We should consider, first of all, whether the fact that our class has managed to avoid dissonance and struggle through almost a year of interfaith work is an accomplishment or a miscarriage, or whether we’ve managed entirely to miss the point of even facilitating such a class.
What is the point of an interfaith class, after all, if not to openly examine our similarities and differences, and even in some instances to struggle with one another? Is the point, rather, to be polite, to be agreeable, to find some peace for God’s sake and leave the struggling to others for another time? Our answers to these questions may be situational. When differences are a priori assumed (as they are with many of our non–Christian friends) our interest tends to be in finding agreement, too often at the expense of being open about the important differences that do exist.

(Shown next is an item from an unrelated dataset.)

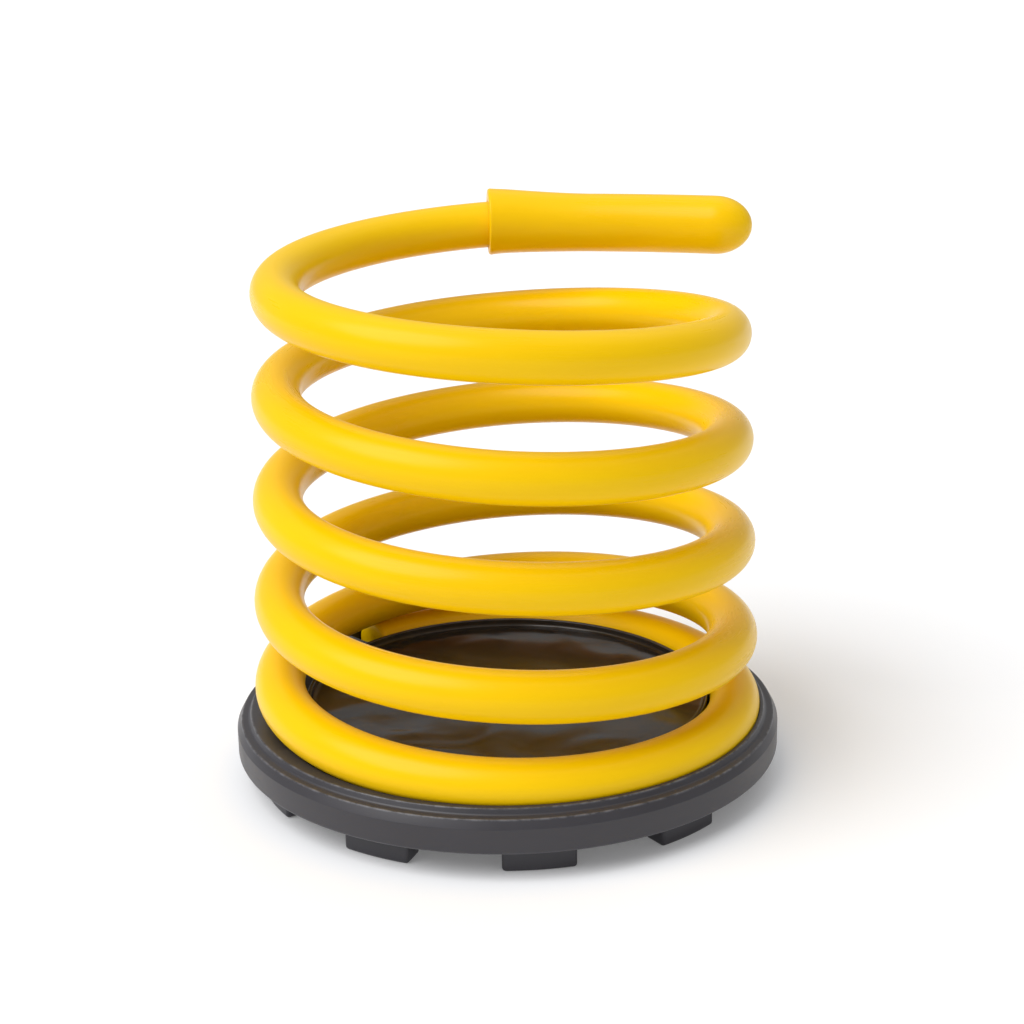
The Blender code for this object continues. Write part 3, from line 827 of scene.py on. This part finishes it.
floor_mesh = bpy.data.meshes.new("floor")
FLOOR_REACH = 12.0
corners = [(x * FLOOR_REACH, y * FLOOR_REACH, 0.0) for x, y in ((-1, -1), (1, -1), (1, 1), (-1, 1))]
floor_mesh.from_pydata(corners, [], [(0, 1, 2, 3)])
floor_mesh.materials.append(floor_material())
floor = bpy.data.objects.new("floor", floor_mesh)
bpy.context.scene.collection.objects.link(floor)
FLOOR_UNDER = 0.02 * MM  # so that the lugs' undersides and the floor don't share a plane
floor.location.z = -FLOOR_UNDER

world = bpy.data.worlds.new("studio")
world.use_nodes = True
world.node_tree.nodes["Background"].inputs["Color"].default_value = (1.0, 1.0, 1.0, 1.0)
world.node_tree.nodes["Background"].inputs["Strength"].default_value = 0.45
bpy.context.scene.world = world


def far_light(name, place, spread, strength):
    """A soft light from far off, which lights the floor alike everywhere. spread is its width in degrees."""
    data = bpy.data.lights.new(name, "SUN")
    data.angle = math.radians(spread)
    data.energy = strength
    light = bpy.data.objects.new(name, data)
    bpy.context.scene.collection.objects.link(light)
    light.location = place
    light.rotation_euler = (-Vector(place)).to_track_quat("-Z", "Y").to_euler()


far_light("key", (-0.75, -0.45, 1.1), 50, 2.3)
far_light("top", (0.1, 0.3, 1.0), 70, 0.5)

# Camera.
ELEVATION = math.radians(17.72)
DISTANCE = 560.4 * MM
ROLL = math.radians(-0.91)
LENS = 73.86
SENSOR_WIDTH = 36.0
target = Vector((2.11 * MM, 0.0, 71.3 * MM))
position = target + DISTANCE * Vector((0.0, -math.cos(ELEVATION), math.sin(ELEVATION)))
forward = (target - position).normalized()
right = Vector((1.0, 0.0, 0.0))
up = right.cross(forward)
rolled_right = right * math.cos(ROLL) + up * math.sin(ROLL)
rolled_up = up * math.cos(ROLL) - right * math.sin(ROLL)
camera_data = bpy.data.cameras.new("camera")
camera_data.lens = LENS
camera_data.sensor_width = SENSOR_WIDTH
camera_data.clip_start = 0.01
camera_data.clip_end = 100.0
camera = bpy.data.objects.new("camera", camera_data)
bpy.context.scene.collection.objects.link(camera)
camera.matrix_world = Matrix((
    (rolled_right.x, rolled_up.x, -forward.x, position.x),
    (rolled_right.y, rolled_up.y, -forward.y, position.y),
    (rolled_right.z, rolled_up.z, -forward.z, position.z),
    (0.0, 0.0, 0.0, 1.0)))
bpy.context.scene.camera = camera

For my part, I found something rewarding in the discomfort of those moments with our Catholic friend, and I wonder if more “discomfort” is needed in our encounters with the religious other. Of course, I don’t mean “discomfort” in a negative sense, as a striving for something unpleasant or harmful. Rather, I wonder if we can think of discomfort as challenging and, ideally, even ultimately generative and rewarding. I am reminded here of Jonathan Sacks’ words on “conversation” as a conduit for acknowledging and wrestling with difference:
In a conversation neither side loses and both are changed, because they now know what reality looks like from a different perspective. That is not to say that either gives up its previous convictions. That is not what conversation is about. It does mean, however, that I may now realize that I must make space for another deeply held belief, and if my own case has been compelling, the other side may understand that it too must make space for mine. That is how public morality is constructed in a plural society … by a sustained act of understanding and seeking to be understood across the boundaries of difference. (The Dignity of Difference, 2002, p. 83)
It may indeed be the case that, once we have the time to fully process what transpired, our class will conclude that our session on Catholicism was our most authentic interfaith (or ecumenical, as it were) “conversation” to date.
This further raises the issue of how we might learn to engage with those more distant from us as we do with those closer to us—say, how to converse openly with our Muslim friends just as we do with our Catholic friends. It may be an issue of timing or process, and indeed hospitality is paramount in encountering more disparate and socio–politically vulnerable others.
But these are questions worth considering, I think, and there are holy “struggles” worth pursuing nonetheless. I imagine, in the end, the relations we seek, both with those closer to home and with those more distant, are akin to what my twin boys share most of the time—a labored ability to love despite difference, to kick and argue and frustrate, but also in the very next moment to regard and embrace.